A number of militant groups which have been fighting Indian authority in the region for over a decade, oppose the polls, and have threatened anyone who takes part in them.

Woman mourning dead relative
Hindus have been targeted in recent attacks

Correspondents say militants have targeted Hindu civilians in several recent high-profile attacks in and around Jammu although Muslims too have been killed.

Last night's attack in the remote Doodasan Pain village in Rajouri was similar to an assault on a neighbouring village last month in which eight Muslims died.

Police officer SS Birjal told the Reuters news agency that on Sunday night, gunmen burst into the village, barged into Hindu households, and "they fired indiscriminately."
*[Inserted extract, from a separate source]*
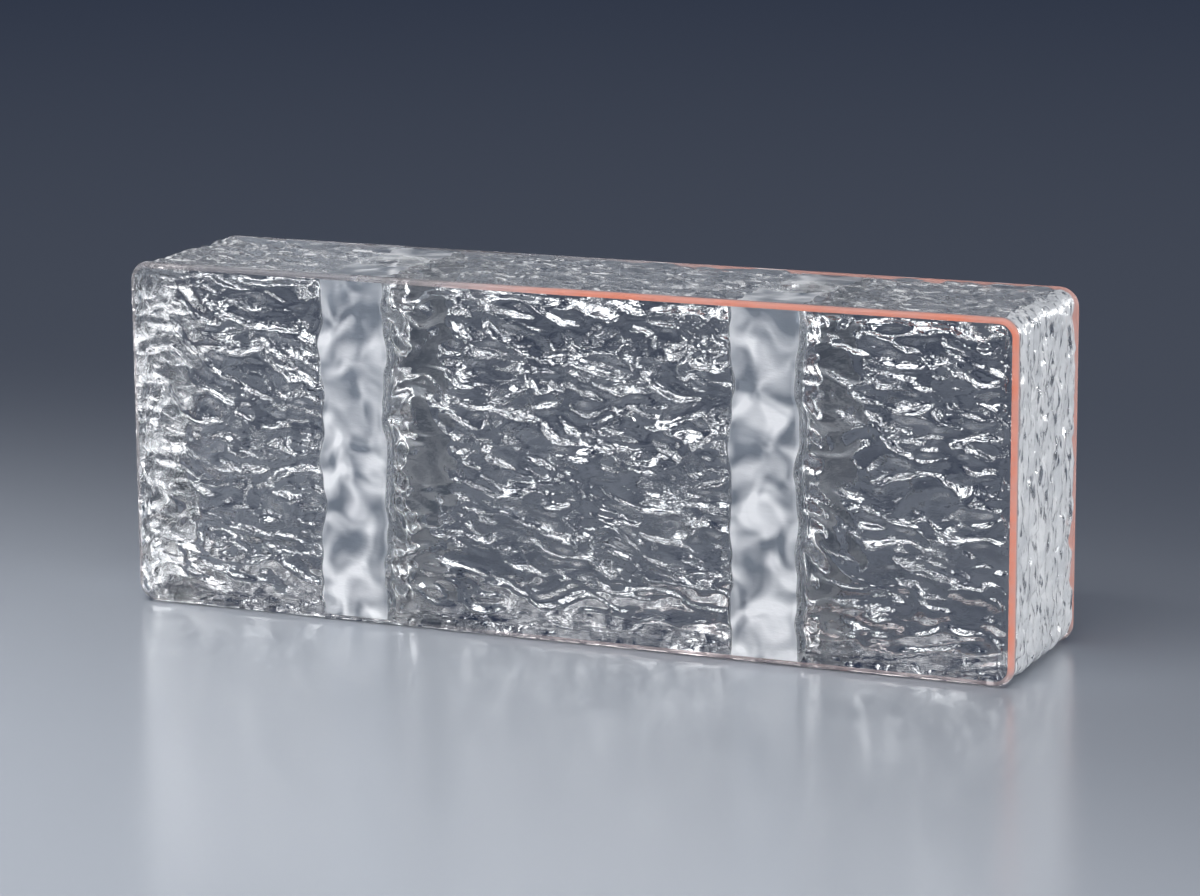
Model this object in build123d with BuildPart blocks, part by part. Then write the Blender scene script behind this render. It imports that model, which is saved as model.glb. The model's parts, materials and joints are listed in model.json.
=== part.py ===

Mr Birjal said the victims had refused to move out of the area after last month's attack in the neighbourhood.

Contrary positions

State assembly elections, which begin in the Rajouri area on 16 September, are being staggered in four stages to ensure adequate security presence during polls.

Delhi says a peaceful atmosphere during the polls will be a test of Islamabad's pledges to stop infiltration of militants across the Line of Control (LoC) dividing the disputed region between the two neighbours.

Both countries have massed large forces along the LoC and along their borders since a militant attack on the Indian parliament last December.

Clashes between the two nuclear-armed armies, and between militants and Indian forces, have threatened to escalate out of control, eliciting repeated Western diplomatic initiatives to reduce tensions.

Islamabad has urged immediate peace talks while Delhi insists talks will only be held once "cross-border terrorism" is ended.

Despite stringent security measures, militant violence has seen an increase since polls were announced by Delhi.